What you are asked to do
How does the data below read from its first line through the line containing "TIP_SEAT = Cup(WIRE_TOP, 0, 0, 0)"? Print those lines exactly.

Entries with model source code:

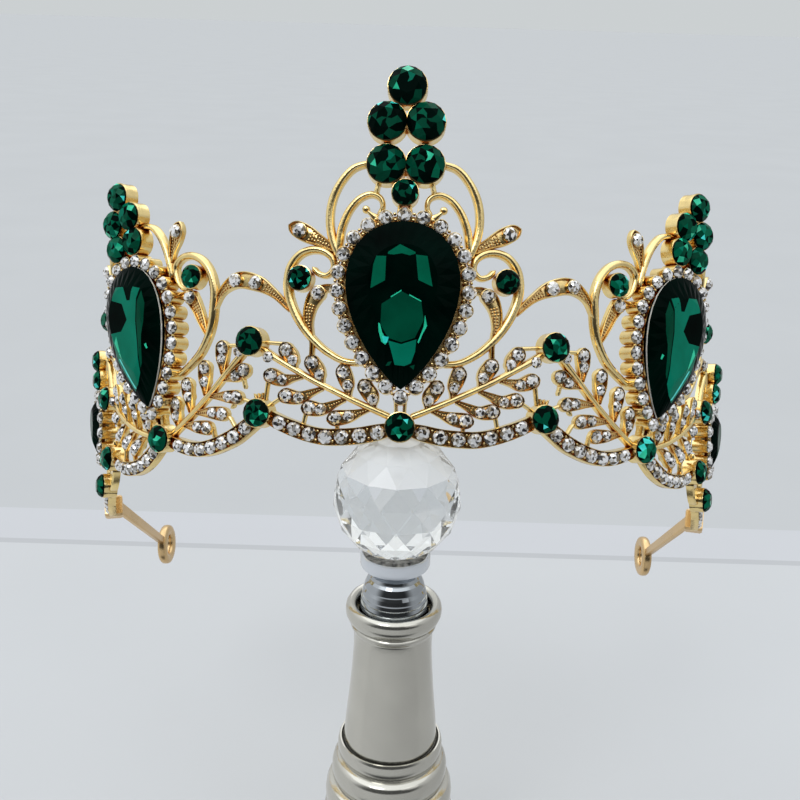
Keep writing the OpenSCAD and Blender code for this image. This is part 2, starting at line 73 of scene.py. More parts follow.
# A side motif slants: it draws towards the front by this share of its depth below SLANT_TOP
SIDE_SLANT, SLANT_TOP = 0.0555, 40.0
# How the ring lies on the ball: degrees that it is tipped up in front and turned, and its origin
TILT, TURN = 40.6, -1.2
RING_AT = np.array([1.7, 53.8, BALL_HEIGHT / MM - 33.25])

# Depths of the casting, outwards from its back
WIRE_FROM, WIRE_TOP = 0.2, 1.8
LEAF_FROM, LEAF_FLOOR, LEAF_RIM = 0.4, 1.05, 1.65
BAND_FLOOR, BAND_LOW_RIM, BAND_HIGH_RIM = 1.2, 1.75, 2.2
POST_FROM, POST_TOP = 0.3, 2.2
CUP_TOP, SCROLL_CUP_TOP, BORDER_TOP = 3.0, 2.4, 3.4
# How far a large cup reaches past the radius of its stone, and how far the stone is drawn out over its rim
CUP_RIM, STONE_OVER = 0.35, 0.18
# Depth of the flutes in the wall of a large cup, by the cup's radius
FLUTE = 0.045

# Cups: height of the top, reach past the stone, flutes round the wall, corners of the outline
Cup = namedtuple("Cup", "top rim flutes corners")
CREST_CUP, BASE_CUP = Cup(CUP_TOP, CUP_RIM, 12, 48), Cup(CUP_TOP, CUP_RIM, 10, 40)
SCROLL_CUP = Cup(SCROLL_CUP_TOP, CUP_RIM, 10, 24)
BORDER_CUP, BAND_CUP = Cup(BORDER_TOP - 0.05, 0.1, 0, 18), Cup(BAND_LOW_RIM - 0.1, 0.06, 0, 16)
PETAL_CUP, LEAF_CUP = Cup(LEAF_RIM, 0.14, 0, 16), Cup(LEAF_FLOOR + 0.25, 0.07, 0, 14)
# The stone at the tip of a fern's stem is let into the wire and has no cup
TIP_SEAT = Cup(WIRE_TOP, 0, 0, 0)

# Columns of every path: x, y, width
OUTER_ARC = (
    (7.0, 51.4, 1.3), (9.8, 50.6, 1.5), (12.4, 47.9, 1.6), (14.0, 44.4, 1.7), (14.4, 40.6, 1.7),
    (13.8, 37.0, 1.7), (12.2, 33.2, 1.9),
)
INNER_ARC = (
    (12.6, 34.6, 1.6), (11.8, 39.6, 1.6), (10.3, 42.8, 1.5), (8.4, 44.7, 1.4), (6.3, 45.3, 1.3),
    (4.6, 44.4, 1.2), (4.2, 42.8, 1.1), (5.0, 41.0, 1.2),
)
ARC_POST = ((5.0, 48.0, 1.3), (5.3, 46.6, 1.0), (5.6, 45.2, 1.2))
ARC_STEM = ((4.7, 39.7, 1.9), (5.6, 40.8, 1.5), (6.5, 41.5, 0.8), (7.4, 42.3, 0.8))
PETAL = ((12.8, 34.6, 1.2), (16.0, 36.6, 2.2), (19.2, 38.5, 3.4), (21.2, 39.7, 3.0), (22.4, 40.3, 2.2))
SIDE_PETAL = ((11.0, 38.2, 1.2), (12.0, 40.4, 2.0), (13.3, 42.6, 3.2), (14.2, 44.2, 3.2), (15.1, 45.7, 2.1))
SIDE_ARC = (
    (4.6, 47.8, 1.2), (7.1, 46.8, 1.4), (9.2, 43.9, 1.6), (10.1, 41.2, 1.6), (10.5, 38.2, 1.6),
    (10.4, 34.8, 1.8),
)
SCROLL = (
    (17.4, 31.6, 1.2), (16.2, 30.3, 1.2), (14.6, 29.9, 1.2), (13.4, 31.1, 1.3), (13.6, 33.0, 1.4),
    (15.2, 34.5, 1.5), (17.6, 35.1, 1.6), (20.0, 34.5, 1.7), (21.8, 32.6, 1.8), (22.5, 29.8, 1.9),
    (22.2, 26.6, 1.9), (21.0, 23.4, 1.8), (19.2, 20.3, 1.7), (16.8, 17.4, 1.6), (13.8, 14.8, 1.5),
    (10.6, 13.1, 1.4), (7.6, 12.7, 1.4),
)
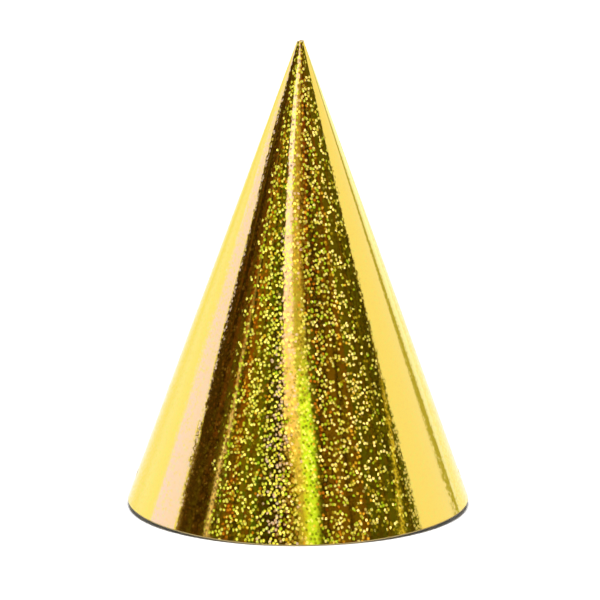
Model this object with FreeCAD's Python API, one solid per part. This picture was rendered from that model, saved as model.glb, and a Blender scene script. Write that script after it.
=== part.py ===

Problem solution
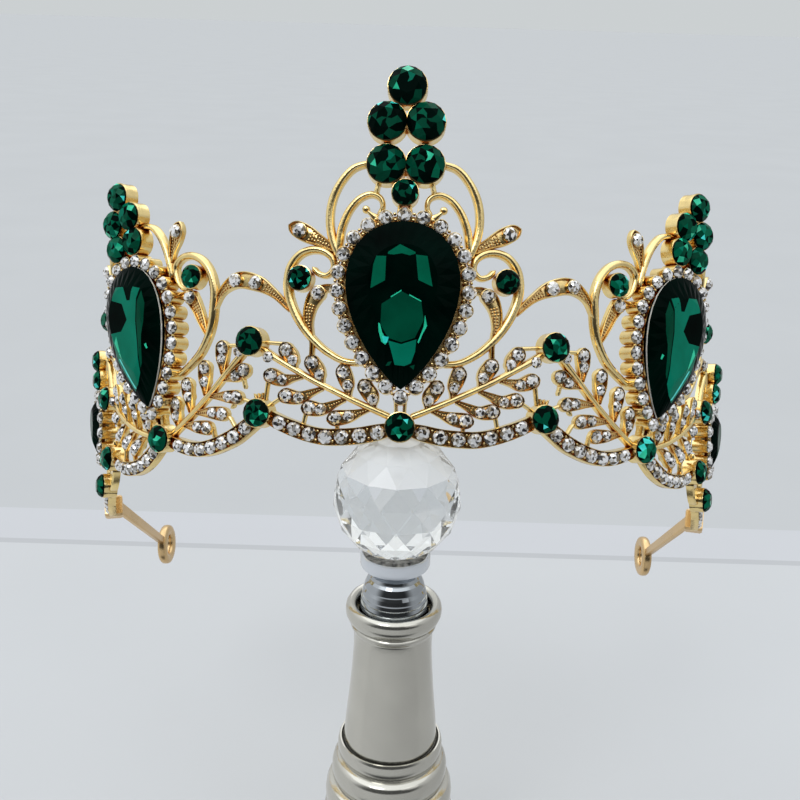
Keep writing the OpenSCAD and Blender code for this image. This is part 2, starting at line 73 of scene.py. More parts follow.
# A side motif slants: it draws towards the front by this share of its depth below SLANT_TOP
SIDE_SLANT, SLANT_TOP = 0.0555, 40.0
# How the ring lies on the ball: degrees that it is tipped up in front and turned, and its origin
TILT, TURN = 40.6, -1.2
RING_AT = np.array([1.7, 53.8, BALL_HEIGHT / MM - 33.25])

# Depths of the casting, outwards from its back
WIRE_FROM, WIRE_TOP = 0.2, 1.8
LEAF_FROM, LEAF_FLOOR, LEAF_RIM = 0.4, 1.05, 1.65
BAND_FLOOR, BAND_LOW_RIM, BAND_HIGH_RIM = 1.2, 1.75, 2.2
POST_FROM, POST_TOP = 0.3, 2.2
CUP_TOP, SCROLL_CUP_TOP, BORDER_TOP = 3.0, 2.4, 3.4
# How far a large cup reaches past the radius of its stone, and how far the stone is drawn out over its rim
CUP_RIM, STONE_OVER = 0.35, 0.18
# Depth of the flutes in the wall of a large cup, by the cup's radius
FLUTE = 0.045

# Cups: height of the top, reach past the stone, flutes round the wall, corners of the outline
Cup = namedtuple("Cup", "top rim flutes corners")
CREST_CUP, BASE_CUP = Cup(CUP_TOP, CUP_RIM, 12, 48), Cup(CUP_TOP, CUP_RIM, 10, 40)
SCROLL_CUP = Cup(SCROLL_CUP_TOP, CUP_RIM, 10, 24)
BORDER_CUP, BAND_CUP = Cup(BORDER_TOP - 0.05, 0.1, 0, 18), Cup(BAND_LOW_RIM - 0.1, 0.06, 0, 16)
PETAL_CUP, LEAF_CUP = Cup(LEAF_RIM, 0.14, 0, 16), Cup(LEAF_FLOOR + 0.25, 0.07, 0, 14)
# The stone at the tip of a fern's stem is let into the wire and has no cup
TIP_SEAT = Cup(WIRE_TOP, 0, 0, 0)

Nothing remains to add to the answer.